Esta adaptação da obra de Marques de Sade traz para os nossos tempos a educação sexual de Eugeni (Bel Friosi), por Dolmancé (Henrique Mello) e Juliette (Stephane Sousa). Podemos ver isto nos celulares, automóveis e outros aparatos tecnológicos. Entretanto, existe um ar antigo que permeia o filme principalmente no figurino, que traz as perucas e maquiagem facial brancas aliadas a trajes típicos da realeza.
Somando ao figurino, há também uma bela trilha sonora que evoca as composições dos antigos bailes reais, causando um contraste intrigante entre o visto e o ouvido. Aliando isto ao diálogo rígido, digno de duques e duquesas que escolhem cada palavra com o maior cuidado e polidez, muitas vezes esquecemos estar diante de uma obra que retrata nosso século.
A primeira cena já nos mostra o compromisso assumido pelo filme de não nos esconder nada. Nem os corpos dos atores, nem as críticas proclamadas contra o conservadorismo e, principalmente, a religião. Enquanto somos levados para passear pela fábrica onde a história se passa, encontramos os atores se masturbando em meio ao maquinário, nos levando a pensar nos corpos nus como máquinas movidas pelo prazer.
O filme chocará facilmente qualquer um que tenha problemas com nudez, sexo ou estupro.
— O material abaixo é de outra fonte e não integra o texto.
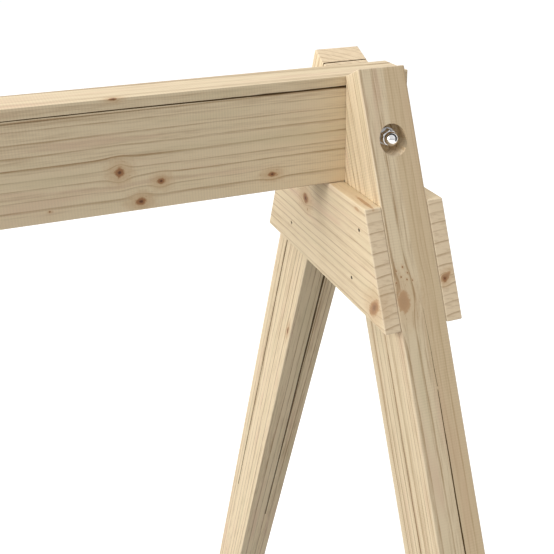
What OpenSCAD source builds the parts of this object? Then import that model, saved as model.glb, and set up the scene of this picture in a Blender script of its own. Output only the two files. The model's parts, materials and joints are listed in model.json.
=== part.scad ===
// Folding sawhorse of planed spruce.
// A beam on edge passes between the tops of two A-shaped leg frames. Each frame is two
// splayed legs, held by a gusset board on either face, and turns about one bolt that runs
// across the beam. Both gussets lie close under the beam: they keep the frame upright, and
// let it swing only outward, past the end of the beam.
// X runs along the beam and Y across it. The origin is on the ground under the middle.

/* [Beam] */
// Length of the beam, end to end
beam_l = 1000; // [700:10:1400]
// Thickness of the beam, and width of each leg along the beam
stock_w = 34; // [30:1:44]
// Height of the beam, which stands on edge
beam_h = 74; // [70:1:95]
// Height of the beam's top face above the ground
work_h = 750; // [600:10:900]
// How far the beam runs on past the outer gusset
beam_tail = 1; // [0:0.5:6]

/* [Legs] */
// Depth of a leg, measured square to its length
leg_d = 55; // [50:1:64]
// Lean of each leg away from upright, in degrees
splay = 24.4; // [22:0.1:26]
// How far a leg's upright face runs below the beam
seat_drop = 9.8; // [8:0.1:12]

/* [Gussets] */
// Thickness of a gusset board
gusset_t = 12; // [9:1:18]
// Height of a gusset board
gusset_h = 75; // [60:1:100]
// Gap between the beam and the gussets under it
gusset_gap = 0.6; // [0.4:0.1:2]

/* [Bolts] */
// Diameter of the bolt's shank
bolt_d = 6; // [5:1:8]
// Length of the bolt under its head
bolt_l = 100; // [98:1:101]
// Height of the bolt above the beam's underside
bolt_rise = 38; // [36:0.5:40]
// Diameter of the counterbores in the legs
counterbore_d = 20; // [18:1:22]
// Distance from the beam's middle to the floor of the nut's counterbore
nut_seat = 44; // [42:0.5:45]
// Distance from the beam's middle to the floor of the head's counterbore
head_seat = 46; // [44:0.5:47]

/* [Nails] */
// Diameter of a nail's shank
nail_d = 1.6; // [1.2:0.1:2.4]
// Length of a nail
nail_l = 28; // [20:1:28]

/* [Hidden] */

// Ends of the beam, and the two sides of it
RIGHT = 1;
LEFT = -1;
FRONT = -1;
REAR = 1;

// Colours
PALE_SPRUCE = [0.80, 0.69, 0.52];
WARM_SPRUCE = [0.84, 0.72, 0.54];
CHROME = [0.82, 0.83, 0.84];
ZINC = [0.68, 0.69, 0.70];
NAIL_STEEL = [0.42, 0.40, 0.38];

// Gap at each side of the beam, so that a frame turns freely
side_gap = 0.15;
// Radial clearance of the bolt in the beam, in a leg and in its washer
beam_clearance = 0.05;
leg_clearance = 0.25;
washer_clearance = 0.2;

// Heights and places of the main faces
beam_bottom = work_h - beam_h;
bolt_z = beam_bottom + bolt_rise;
gusset_top = beam_bottom - gusset_gap;
gusset_bottom = gusset_top - gusset_h;
frame_x = beam_l / 2 - beam_tail - gusset_t - stock_w / 2;

// The beam's lower corners are rounded about the bolt, so that the gussets swing past
nose_clearance = 1;
nose_r = norm([stock_w / 2, bolt_rise + gusset_gap]) - nose_clearance;

// A leg in profile: y is the distance out from the beam's middle
lean = tan(splay);
leg_in_y = stock_w / 2 + side_gap;
leg_run = leg_d / cos(splay);
seat_z = beam_bottom - seat_drop;
function inner_y(z) = leg_in_y + (seat_z - z) * lean;
function outer_y(z) = inner_y(z) + leg_run;
function middle_y(z) = inner_y(z) + leg_run / 2;
// The top is sawn square to the leg, from the beam's top edge out
top_run = (leg_run - (work_h - seat_z) * lean) / (1 + lean * lean);
top_out_y = leg_in_y + top_run;
top_out_z = work_h + top_run * lean;

// Parts of the bolt, its nut and its washer
head_d = 16.5;
head_h = 3.6;
neck_w = bolt_d;
neck_h = 4;
washer_d = 12;
washer_t = 1.6;
nut_w = 10;
nut_hex_h = 5.5;
nut_dome_d = 9.5;
nut_h = 12;
nut_bore_h = 9;
thread_gap = 0.05;

// Two nails hold each leg to each gusset: how far below the gusset's top each one is, and
// how far out from the middle of the leg
NAIL_PLACES = [[17, 15], [56, -13]];
nail_head_d = 2.6;
nail_head_h = 0.8;
// How deep a nail's head is punched below the face of the gusset
nail_set = 0.4;

// Overrun of a cutting tool past the face that it leaves
OVERRUN = 1;
// Facets of a round face
ROUND = 64;

// A board of the given thickness along X, from its outline in Y and Z
module board(thickness, outline) {
    rotate([90, 0, 90])
        linear_extrude(thickness, center = true)
            polygon(outline);
}

// A round bar along Y from one distance to another, with the sign of side
module bar_y(d, from_y, to_y, side = REAR) {
    rotate([-90 * side, 0, 0])
        translate([0, 0, from_y])
            cylinder(d = d, h = to_y - from_y, $fn = ROUND);
}

// Material that is cut away at a lower corner of the beam, below and beyond the nose
module nose_waste(end) {
    translate([end * frame_x, 0, bolt_z])
        difference() {
            translate([end == RIGHT ? 0 : -nose_r * 2, -stock_w, -nose_r * 2])
                cube([nose_r * 2, stock_w * 2, nose_r * 2]);
            bar_y(nose_r * 2, -stock_w * 2, stock_w * 2);
        }
}

module beam() {
    color(PALE_SPRUCE)
        difference() {
            translate([-beam_l / 2, -stock_w / 2, beam_bottom])
                cube([beam_l, stock_w, beam_h]);
            for (end = [LEFT, RIGHT]) {
                nose_waste(end);
                translate([end * frame_x, 0, bolt_z])
                    bar_y(bolt_d + 2 * beam_clearance, -stock_w, stock_w);
            }
        }
}

module leg(end, side) {
    seat = side == FRONT ? nut_seat : head_seat;
    outline = [
        [inner_y(0), 0],
        [outer_y(0), 0],
        [top_out_y, top_out_z],
        [leg_in_y, work_h],
        [leg_in_y, seat_z],
    ];
    color(PALE_SPRUCE)
        translate([end * frame_x, 0, 0])
            difference() {
                board(stock_w, [for (p = outline) [side * p.x, p.y]]);
                translate([0, 0, bolt_z]) {
                    bar_y(bolt_d + 2 * leg_clearance, 0, seat + OVERRUN, side);
                    bar_y(counterbore_d, seat, outer_y(beam_bottom), side);
                }
                if (side == REAR)
                    translate([-neck_w / 2, seat - neck_h, bolt_z - neck_w / 2])
                        cube([neck_w, neck_h + OVERRUN, neck_w]);
            }
}

// Puts its children at each nail of a gusset: +Z is then the way the nail is driven, and the
// origin is on the gusset's outer face. face is RIGHT for the gusset on the +X face of a frame
module at_nails(end, face) {
    translate([end * frame_x + face * (stock_w / 2 + gusset_t), 0, 0])
        for (side = [FRONT, REAR], place = NAIL_PLACES) {
            z = gusset_top - place[0];
            translate([0, side * (middle_y(z) + place[1]), z])
                rotate([0, -90 * face, 0])
                    children();
        }
}

module gusset(end, face) {
    top = outer_y(gusset_top);
    bottom = outer_y(gusset_bottom);
    outline = [
        [-bottom, gusset_bottom],
        [bottom, gusset_bottom],
        [top, gusset_top],
        [-top, gusset_top],
    ];
    color(WARM_SPRUCE)
        difference() {
            translate([end * frame_x + face * (stock_w + gusset_t) / 2, 0, 0])
                board(gusset_t, outline);
            at_nails(end, face)
                translate([0, 0, -OVERRUN])
                    cylinder(d = nail_head_d, h = OVERRUN + nail_set, $fn = ROUND / 2);
        }
}

module nails(end, face) {
    color(NAIL_STEEL)
        at_nails(end, face)
            translate([0, 0, nail_set]) {
                cylinder(d = nail_d, h = nail_l, $fn = ROUND / 2);
                cylinder(d = nail_head_d, h = nail_head_h, $fn = ROUND / 2);
            }
}

// Carriage bolt: round head and square neck in the rear leg, shank forward to the nut
module pivot_bolt(end) {
    // Radius of the ball that the low round head is cut from
    ball_r = (pow(head_d / 2, 2) + pow(head_h, 2)) / (2 * head_h);
    color(ZINC)
        translate([end * frame_x, 0, bolt_z]) {
            bar_y(bolt_d, head_seat - bolt_l, head_seat);
            translate([-neck_w / 2, head_seat - neck_h, -neck_w / 2])
                cube([neck_w, neck_h, neck_w]);
            intersection() {
                translate([0, head_seat + head_h - ball_r, 0])
                    sphere(r = ball_r, $fn = ROUND);
                bar_y(head_d, head_seat, head_seat + head_h + OVERRUN);
            }
        }
}

module nut_washer(end) {
    color(ZINC)
        translate([end * frame_x, 0, bolt_z])
            difference() {
                bar_y(washer_d, nut_seat, nut_seat + washer_t, FRONT);
                bar_y(bolt_d + 2 * washer_clearance, nut_seat - OVERRUN,
                    nut_seat + washer_t + OVERRUN, FRONT);
            }
}

// Hexagon whose far corners are turned off, along +Z from its seat
module chamfered_hexagon() {
    corner_r = nut_w / 2 / cos(30);
    intersection() {
        cylinder(r = corner_r, h = nut_hex_h, $fn = 6);
        cylinder(r1 = corner_r + nut_hex_h, r2 = nut_w / 2, h = nut_hex_h, $fn = ROUND);
    }
}

module cap_nut(end) {
    dome_r = nut_dome_d / 2;
    color(CHROME)
        translate([end * frame_x, -nut_seat - washer_t, bolt_z])
            rotate([90, 0, 0])
                difference() {
                    union() {
                        rotate(30)
                            chamfered_hexagon();
                        cylinder(r = dome_r, h = nut_h - dome_r, $fn = ROUND);
                        translate([0, 0, nut_h - dome_r])
                            sphere(r = dome_r, $fn = ROUND);
                    }
                    translate([0, 0, -OVERRUN])
                        cylinder(d = bolt_d + 2 * thread_gap, h = nut_bore_h + OVERRUN,
                            $fn = ROUND);
                }
}

beam();
leg(RIGHT, FRONT);  // right_front_leg
leg(RIGHT, REAR);  // right_rear_leg
gusset(RIGHT, LEFT);  // right_inner_gusset
gusset(RIGHT, RIGHT);  // right_outer_gusset
nails(RIGHT, LEFT);  // right_inner_nails
nails(RIGHT, RIGHT);  // right_outer_nails
pivot_bolt(RIGHT);  // right_pivot_bolt
nut_washer(RIGHT);  // right_nut_washer
cap_nut(RIGHT);  // right_cap_nut
leg(LEFT, FRONT);  // left_front_leg
leg(LEFT, REAR);  // left_rear_leg
gusset(LEFT, RIGHT);  // left_inner_gusset
gusset(LEFT, LEFT);  // left_outer_gusset
nails(LEFT, RIGHT);  // left_inner_nails
nails(LEFT, LEFT);  // left_outer_nails
pivot_bolt(LEFT);  // left_pivot_bolt
nut_washer(LEFT);  // left_nut_washer
cap_nut(LEFT);  // left_cap_nut
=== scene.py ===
"""Looks of the folding sawhorse: planed spruce with its growth rings, knots and drying
checks, and the bright bolts that the leg frames turn on. Lengths are in metres."""

import json
import math
import random

import bmesh
import bpy
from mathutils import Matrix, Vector


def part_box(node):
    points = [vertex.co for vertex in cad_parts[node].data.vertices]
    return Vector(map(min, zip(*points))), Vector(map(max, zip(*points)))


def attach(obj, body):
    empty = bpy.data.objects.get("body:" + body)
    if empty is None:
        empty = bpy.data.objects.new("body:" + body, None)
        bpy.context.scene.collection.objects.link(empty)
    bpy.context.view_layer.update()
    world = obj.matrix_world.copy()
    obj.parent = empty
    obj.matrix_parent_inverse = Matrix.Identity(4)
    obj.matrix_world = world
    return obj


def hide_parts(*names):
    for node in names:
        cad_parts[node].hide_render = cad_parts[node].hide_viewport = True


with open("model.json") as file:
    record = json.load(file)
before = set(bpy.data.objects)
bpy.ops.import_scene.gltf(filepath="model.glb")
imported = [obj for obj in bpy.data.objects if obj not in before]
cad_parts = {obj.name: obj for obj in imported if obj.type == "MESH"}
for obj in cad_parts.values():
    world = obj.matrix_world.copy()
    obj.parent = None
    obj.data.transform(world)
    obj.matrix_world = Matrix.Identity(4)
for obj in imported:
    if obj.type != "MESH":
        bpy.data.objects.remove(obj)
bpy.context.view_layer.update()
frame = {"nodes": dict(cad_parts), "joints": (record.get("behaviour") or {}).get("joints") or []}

MM = 0.001

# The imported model's own sizes and places
beam_low, beam_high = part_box("beam")
leg_low, leg_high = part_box("right_front_leg")
BOLT = {j["child"]: Vector(j["pos_m"]) for j in frame["joints"]}
BEAM_BOTTOM = beam_low.z
BEAM_SIDE = beam_high.y
FRAME_X = BOLT["right_frame"].x
LEG_HALF = (leg_high.x - leg_low.x) / 2
FOOT_Y = -leg_low.y

# The legs' lean from upright, and their size square to their length
SPLAY = math.radians(24.4)
LEG_DEPTH = 55 * MM

# Which way each end of the beam and each side of a frame lies
ENDS = {"right": 1, "left": -1}
SIDES = {"front": -1, "rear": 1}


def leg_outer_y(z):
    """Distance of a leg's outer face from the beam's middle, at height z."""
    return FOOT_Y - z * math.tan(SPLAY)


def leg_inner_y(z):
    """Distance of a leg's inner face from the beam's middle, at height z."""
    return leg_outer_y(z) - LEG_DEPTH / math.cos(SPLAY)


# ---------------------------------------------------------------- node building


class Tree:
    """Short calls that add nodes and give back their output socket."""

    def __init__(self, tree):
        self.tree = tree

    def node(self, kind, inputs=(), **settings):
        made = self.tree.nodes.new(kind)
        for name, value in settings.items():
            setattr(made, name, value)
        pairs = inputs.items() if isinstance(inputs, dict) else enumerate(inputs)
        for key, value in pairs:
            self.plug(made.inputs[key], value)
        return made

    def plug(self, socket, value):
        if isinstance(value, bpy.types.NodeSocket):
            self.tree.links.new(value, socket)
        elif value is not None:
            socket.default_value = value

    def math(self, operation, *values, clamp=False):
        made = self.node("ShaderNodeMath", values, operation=operation, use_clamp=clamp)
        return made.outputs["Value"]

    def swing(self, value, share, base):
        """Base plus a share of how far a noise is from its middle."""
        return self.math("MULTIPLY_ADD", self.math("SUBTRACT", value, 0.5), share, base)

    def vector(self, operation, *values):
        made = self.node("ShaderNodeVectorMath", values, operation=operation)
        return made.outputs["Value" if operation in ("DOT_PRODUCT", "LENGTH") else "Vector"]

    def scale(self, vector, factor):
        made = self.node("ShaderNodeVectorMath", operation="SCALE")
        self.plug(made.inputs[0], vector)
        self.plug(made.inputs["Scale"], factor)
        return made.outputs["Vector"]

    def noise(self, point, stretch, detail=2.0, roughness=0.5):
        """Noise about 0.5, with this many features a metre along each way of the grain."""
        at = self.vector("MULTIPLY", point, stretch)
        inputs = {"Vector": at, "Scale": 1.0, "Detail": detail, "Roughness": roughness}
        return self.node("ShaderNodeTexNoise", inputs).outputs["Fac"]

    def ramp(self, value, low, high, to_low=0.0, to_high=1.0, smooth=True):
        """From to_low where value is low, to to_high where it is high."""
        inputs = (value, low, high, to_low, to_high)
        kind = "SMOOTHSTEP" if smooth else "LINEAR"
        made = self.node("ShaderNodeMapRange", inputs, interpolation_type=kind)
        return made.outputs["Result"]

    def mix(self, factor, first, second, blend="MIX"):
        made = self.node("ShaderNodeMix", data_type="RGBA", blend_type=blend)
        self.plug(made.inputs["Factor"], factor)
        self.plug(made.inputs["A"], colour(first))
        self.plug(made.inputs["B"], colour(second))
        return made.outputs["Result"]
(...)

Inclusive, por retratar nosso século, a educação sexual de uma mulher a partir do estupro tem que ser questionada e pareceu mais um desejo sádico de Dolmancé à educação propriamente dita. Ao mesmo tempo que eles buscam inserir a obra nos dias de hoje utilizando celulares, por exemplo, parecem esquecer de trazer para o século XXI questões tão importantes como esta, onde uma educação sexual da personagem seria de mão dupla. Eugeni, ao final, parece mais quebrada, bestializada, do que mais experiente ou educada.
Uma personagem, um escravo sexual (Hugo Godinho) em total estado de submissão, também causa um certo espanto. Entretanto, apesar de estar em muitas cenas amarrado e, quando desamarrado, ter uma única corrente em seu pulso que não está presa em lugar algum, somos levados a nos perguntar quão escravo ele realmente é ou o quanto ele está ali por vontade própria, levando sua presença a ser aceitável, se não compreensível levando em consideração o contexto geral do filme.
Enquanto alguns personagens, como André (Felipe Moretti), foram quase esquecidos no decorrer do longa, encontramos uma evolução, ou distorção, rápida em excesso em Eugenie. Em questões de horas, a inocente garota do começo do filme é capaz de atos que certamente seriam impensáveis antes. Apesar destes pormenores do roteiro, houve uma boa atuação por parte de todos os atores. Algo que acaba sendo um contra quando levamos em consideração o estupro e alguns gritos por socorro.
A câmera foi utilizada bem próxima aos atores e acontecimentos, levando-nos a crer que fazemos parte do grupo de pessoas naquela sala. Temos ângulos dignos de filmes adultos onde a personagem principal acaba se tornando a masturbação, mas é algo compreensível e que não parece forçado ao considerarmos o conjunto da obra. O incômodo maior foi, novamente, na cena do estupro em que acabamos por nos sentir cúmplices dos estupradores ao encarar a vítima em uma ótima atuação.
Por fim, o filme agrada a quem para ele estiver preparado. “Os Satyros” nos oferece uma produção que está longe de ser preguiçosa e monólogos interessantes sobre a visão dos libertinos a respeito da sociedade, religião, conservadorismo e sexo. Apesar de o roteiro deixar a desejar em alguns momentos, seja por maior complexidade ou por menor abuso, os personagens convencem e nos conduzem para diferentes visões do livre-arbítrio e da influência de outros em nossa vida. Só que é uma visão negativa, sem espaço para diálogos e, infelizmente, as vezes as personagens nos convencem demais.